The filmmaker, who’s been in the industry since seeing his first novel, The Beach, was adapted into a 2000 film by Danny Boyle, even muses it reflects how media has changed in the 21st century.
“In the old days, studios were the self-appointed gatekeepers of what audiences could or could not understand,” Garland recalls. “And the phrase that often was used in relation to that was ‘dumbing down.’ Now that gatekeeping role seems to have migrated away from the studios to other places, and other people are attempting to be the gatekeepers.”

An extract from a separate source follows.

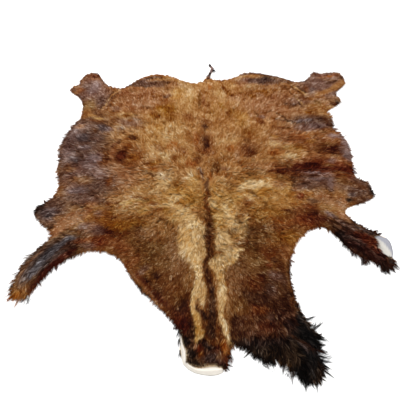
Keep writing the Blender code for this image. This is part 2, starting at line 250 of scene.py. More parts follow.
RUMP_PATCHES = patches(
    (Shade.CHESTNUT, -795, 1000, 65, 23, 0, 0.9), (Shade.ROSE_TAN, -790, 965, 52, 13, 0, 0.8),
    (Shade.LILAC, -790, 860, 50, 66, 0, 0.6), (Shade.DUSK, -840, 880, 39, 46, 0, 0.9),
    (Shade.ROSE_TAN, -890, 840, 46, 29, 0, 0.9), (Shade.DUSK, -925, 845, 19, 26, 0, 0.7),
    (Shade.MAUVE, -870, 765, 39, 33, 0, 0.8), (Shade.COCOA, -840, 755, 13, 13, 0, 0.85),
    (Shade.OLIVE, -790, 660, 55, 77, 0, 0.9), (Shade.TAN, -800, 580, 46, 46, 0, 0.85),
    (Shade.BEIGE, -745, 555, 39, 16, 0, 0.8), (Shade.AMBER, -710, 505, 52, 9, -8, 0.8),
    (Shade.STRAW, -700, 525, 39, 9, -8, 0.8), (Shade.UMBER, -650, 495, 10, 8, 0, 0.8),
    (Shade.UMBER, -640, 460, 10, 8, 0, 0.8), (Shade.DUSK, -720, 720, 39, 65, 0, 0.7),
    (Shade.COCOA, -640, 660, 10, 26, 0, 0.7), (Shade.ROSE_TAN, -550, 800, 65, 39, 20, 0.7),
    (Shade.RUSSET, -550, 800, 52, 26, 20, 0.4), (Shade.OLIVE, -500, 820, 52, 13, -20, 0.5),
    (Shade.AMBER, -445, 745, 21, 18, 20, 0.85), (Shade.MAUVE, -600, 630, 39, 26, 0, 0.6),
    (Shade.RUSSET, -480, 650, 58, 33, 0, 0.6), (Shade.STRAW, -525, 555, 58, 36, 0, 0.5),
    (Shade.AMBER, -525, 550, 34, 18, 0, 1.0), (Shade.WALNUT, -525, 552, 18, 10, 0, 0.8),
    (Shade.AMBER, -490, 510, 23, 16, 0, 0.9), (Shade.COCOA, -470, 565, 16, 7, 0, 0.7),
    (Shade.OLIVE, -330, 970, 88, 17, -5, 0.6), (Shade.MAUVE, -440, 945, 52, 19, 35, 0.7),
    (Shade.DUSK, -330, 880, 65, 23, 0, 0.7), (Shade.SOOT, -410, 868, 33, 18, 0, 0.8),
    (Shade.CHESTNUT, -255, 920, 52, 26, -15, 0.6), (Shade.RUSSET, -210, 880, 52, 39, 0, 0.6),
    (Shade.AMBER, -345, 752, 39, 10, 0, 0.8), (Shade.RUSSET, -420, 775, 26, 16, 20, 0.7),
    (Shade.DUSK, -272, 755, 16, 13, 0, 0.8), (Shade.MAUVE, -245, 765, 33, 19, 0, 0.6),
    (Shade.PALE_ROSE, -420, 690, 65, 52, 0, 0.6), (Shade.WALNUT, -385, 645, 26, 18, 0, 0.7),
    (Shade.WALNUT, -420, 650, 13, 13, 0, 0.6), (Shade.GOLD, -245, 625, 50, 66, -15, 0.95),
    (Shade.AMBER, -232, 610, 26, 58, -15, 0.85), (Shade.GOLD, -305, 640, 33, 26, 0, 0.85),
    (Shade.GOLD, -330, 555, 61, 33, -10, 0.9), (Shade.AMBER, -360, 575, 26, 16, 0, 0.7),
    (Shade.AMBER, -300, 545, 26, 26, 0, 0.6), (Shade.GOLD, -225, 535, 33, 33, 0, 0.8),
    (Shade.HONEY, -260, 560, 23, 18, 0, 0.7), (Shade.GOLD, -240, 495, 52, 16, 0, 0.7),
    (Shade.HONEY, -190, 800, 46, 65, 0, 0.6), (Shade.HONEY, -200, 745, 52, 26, 0, 0.5),
    (Shade.BEIGE, -100, 720, 44, 66, 0, 0.75), (Shade.OLIVE, -35, 720, 13, 99, 0, 0.7),
    (Shade.GOLD, -35, 745, 10, 39, 0, 0.5), (Shade.ROSE_TAN, -10, 720, 11, 77, 0, 0.7),
    (Shade.AMBER, 25, 660, 13, 52, -10, 0.7), (Shade.AMBER, 15, 590, 33, 19, -20, 0.8),
    (Shade.BEIGE, 60, 640, 21, 39, 0, 0.7), (Shade.CHESTNUT, 10, 930, 8, 18, 0, 0.8),
    (Shade.COPPER, 32, 870, 13, 39, 0, 0.75), (Shade.BEIGE, 85, 880, 16, 65, 0, 0.6),
    (Shade.GOLD, 112, 660, 58, 21, -60, 0.75), (Shade.AMBER, 155, 575, 18, 33, 0, 0.8),
    (Shade.AMBER, 190, 620, 34, 18, 20, 0.75), (Shade.GOLD, 180, 590, 26, 39, -20, 0.7),
    (Shade.GOLD, 235, 475, 39, 34, 0, 0.6), (Shade.HONEY, 240, 550, 52, 52, 0, 0.6),
    (Shade.RUSSET, -115, 550, 39, 33, -30, 0.5), (Shade.RUSSET, -70, 520, 26, 16, 0, 0.5),
    (Shade.CHESTNUT, 0, 470, 46, 58, 0, 0.75), (Shade.UMBER, 0, 450, 18, 28, 0, 0.85),
    (Shade.AMBER, 30, 460, 16, 26, 0, 0.6), (Shade.DUSK, 330, 935, 65, 33, 0, 0.7),
    (Shade.BRICK, 300, 930, 16, 26, 0, 0.85), (Shade.COCOA, 370, 950, 26, 18, 0, 0.7),
    (Shade.SOOT, 405, 925, 33, 29, 0, 0.85), (Shade.SOOT, 450, 945, 65, 34, -10, 0.8),
    (Shade.DUSK, 500, 920, 52, 26, -15, 0.75), (Shade.SOOT, 460, 975, 65, 16, -8, 0.8),
    (Shade.DUSK, 560, 930, 65, 19, -25, 0.8), (Shade.MAUVE, 440, 893, 66, 13, 0, 0.7),
    (Shade.ROSE_TAN, 260, 900, 46, 39, 0, 0.7), (Shade.BEIGE, 190, 880, 39, 39, 0, 0.6),
    (Shade.OLIVE, 330, 870, 65, 16, 0, 0.5), (Shade.FAWN, 560, 860, 52, 26, 0, 0.7),
    (Shade.PALE_ROSE, 210, 740, 52, 33, 0, 0.7), (Shade.PALE_ROSE, 330, 660, 66, 33, 0, 0.6),
    (Shade.AMBER, 430, 785, 36, 46, 0, 0.85), (Shade.AMBER, 330, 765, 49, 29, -10, 0.95),
    (Shade.PALE_ROSE, 385, 740, 29, 31, 0, 0.75), (Shade.ROSE_TAN, 510, 750, 66, 33, 0, 0.7),
    (Shade.RUSSET, 530, 760, 52, 26, 0, 0.4), (Shade.UMBER, 555, 685, 13, 8, 0, 0.8),
    (Shade.DUSK, 600, 670, 26, 16, 0, 0.7), (Shade.WALNUT, 580, 640, 21, 8, 20, 0.7),
    (Shade.PALE_ROSE, 440, 680, 39, 8, 45, 0.6), (Shade.WALNUT, 435, 610, 26, 8, 25, 0.7),
    (Shade.PALE_ROSE, 300, 565, 18, 21, 0, 0.7), (Shade.LILAC, 375, 545, 26, 18, 0, 0.5),
    (Shade.RUSSET, 365, 490, 29, 21, -20, 0.85), (Shade.AMBER, 445, 530, 23, 18, 0, 0.85),
    (Shade.CHESTNUT, 475, 515, 26, 12, -15, 0.85), (Shade.BRICK, 515, 500, 16, 8, 0, 0.8),
    (Shade.SLATE, 615, 495, 26, 16, 0, 0.8), (Shade.SLATE, 660, 505, 52, 16, 0, 0.7),
    (Shade.COCOA, 645, 515, 13, 10, 0, 0.7), (Shade.MAUVE, 660, 435, 88, 39, 0, 0.85),
    (Shade.COCOA, 640, 480, 21, 10, 0, 0.7), (Shade.LILAC, 730, 455, 65, 26, 0, 0.6),
    (Shade.CHESTNUT, 485, 437, 26, 14, 15, 0.9), (Shade.AMBER, 530, 432, 23, 16, 10, 0.85),
    (Shade.BRICK, 870, 1000, 39, 18, 0, 0.7), (Shade.COPPER, 910, 1000, 29, 16, 0, 0.8),
    (Shade.BRICK, 955, 1010, 39, 13, -10, 0.8), (Shade.COCOA, 990, 990, 18, 26, 0, 0.8),
    (Shade.ROSE_TAN, 850, 980, 39, 16, 0, 0.6), (Shade.FAWN, 900, 955, 52, 16, 0, 0.6),
    (Shade.TAN, 990, 920, 26, 46, 0, 0.85), (Shade.SLATE, 765, 830, 33, 39, 0, 0.6),
    (Shade.RUSSET, 720, 845, 18, 39, 0, 0.6), (Shade.AMBER, 790, 755, 46, 14, 0, 0.85),
    (Shade.AMBER, 735, 725, 23, 16, 0, 0.8), (Shade.COCOA, 755, 712, 13, 9, 0, 0.8),
    (Shade.MAUVE, 905, 800, 18, 18, 0, 0.7), (Shade.WALNUT, 870, 745, 26, 13, 0, 0.7),
    (Shade.ROSE_TAN, 845, 685, 39, 18, 0, 0.8), (Shade.OXBLOOD, 895, 700, 21, 26, 0, 0.9),
    (Shade.EBONY, 912, 712, 18, 31, 0, 1.0), (Shade.COCOA, 870, 685, 18, 16, 0, 0.7),
    (Shade.RUSSET, 800, 632, 26, 9, -20, 0.7), (Shade.OLIVE, 770, 690, 26, 33, 0, 0.7),
    (Shade.BEIGE, 720, 665, 26, 13, 0, 0.5), (Shade.GOLD, 685, 590, 29, 18, 0, 0.8),
    (Shade.GOLD, 705, 610, 18, 13, 0, 0.6), (Shade.TAN, 770, 610, 39, 26, 0, 0.6),
    (Shade.WALNUT, 790, 530, 21, 39, 0, 0.7), (Shade.OXBLOOD, 800, 475, 13, 13, 0, 0.85),
    (Shade.SOOT, 825, 465, 16, 13, 0, 0.7),
)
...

Likening modern social media discourse to the times when executives would argue that filmmakers put too much faith in audiences’ sophistication, Garland adds, “Now that gatekeeper position has shifted elsewhere as a consequence of the nature of the way media has changed, I suspect, but the arguments and the issues remain the same. Ray and I were attempting to be truthful. There is a value in that. Somebody could say, you’re not truthful. That would be a legitimate position to take, but I don’t think it’s a legitimate position to say there is a requirement on you that you make your position clear. That I just disagree with.”
There are deep, trenchant lessons about the Iraq War to be found in Warfare, but Garland doesn’t feel an obligation to spell them out.
“I have probably learned more over the process of making this film than any other film I’ve ever been involved in,” Garland says. “Are those lessons signposted? No, because I don’t want to be infantilized. I assume that other people don’t want to be infantilized.”
The hope is to experience a war movie that eschews the bombast and adrenaline high of the fictionalized Civil War. Instead this seeks to throw you into the muck, leaving you after the chaos is over to draw your own conclusions over what happened.
Warfare opens in cinemas on April 11.